The resultant textual fragments are like aphorisms, prophesies, scriptures in the short form. “A girl is dancing in a beautiful thing,” reads one. “The chorus of the gossiper”, “Shame, pain, response, suffering, burden”, or “An old woman saying a verse from the bible”.
Mbothwe’s notes are also a form of instruction to himself, the performers and the audience. They are an exercise in excavating and piecing together an ongoing narrative towards healing: “We are about to tell you a story. Or, rather, pieces of a story. You can join the pieces together but never complete the picture,” is the refrain uttered by those ushering you into the performance. The line itself comes from Mbothwe’s last ever performance as an actor, in the 2000/2001 production Voices Made Night, an adaptation for the stage of selected short stories by the Mozambican author Mia Couto, directed by Mark Fleishman. “It is the line I have carried with me in all my work and process, as it articulates my obsessions with dreams, content and structure,” says Mbothwe.
Dreams, too, are inherently instructional and fragmented. As Mbothwe explains, language can be limiting, but dreams allow us to enter a space without limitation, encouraging us to embrace the fragmentation of our lives. “You don’t spend too much time trying to connect the dreams, but you spend each moment and each fragment to the fullest because you are so engrossed in that dream. And it changes you in a way,” says Mbothwe.

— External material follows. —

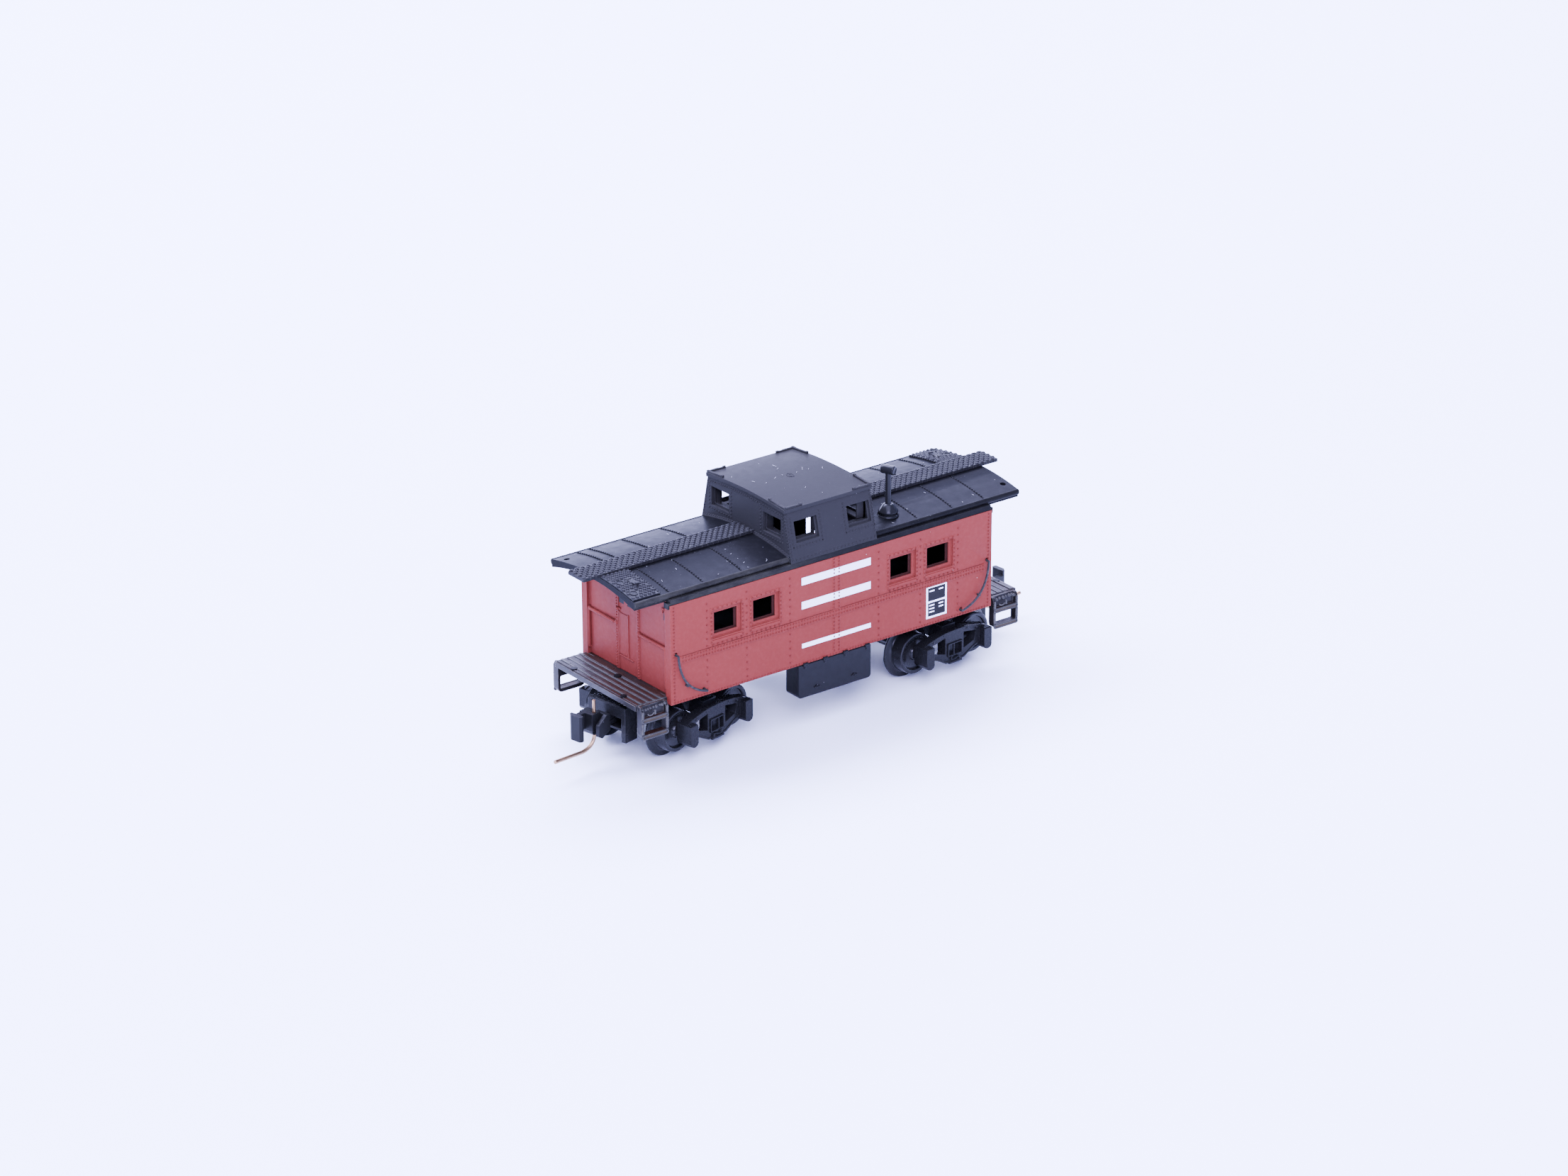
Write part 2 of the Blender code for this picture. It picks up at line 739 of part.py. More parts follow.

It is the content of the dream as well as its form and structure that informs Mbothwe’s practice and the construction of this performance.
“We are wounded. We will never be completely healed”: Towards a theatre of healing
Through this collective, collaborative, immersive and ritualistic mode of performance, the artist posits that we are able to build and participate in a “theatre of healing”. For Mbothwe, we are all searching for healing and, while we may never reach that point, the search itself will help us to heal better and to contribute to that collective journey. “Theatre is an attempt that fails”, says Mbothwe in the post-performance Q&A. “It might not always work, but each attempt brings us closer, helps us grow in our search for healing.”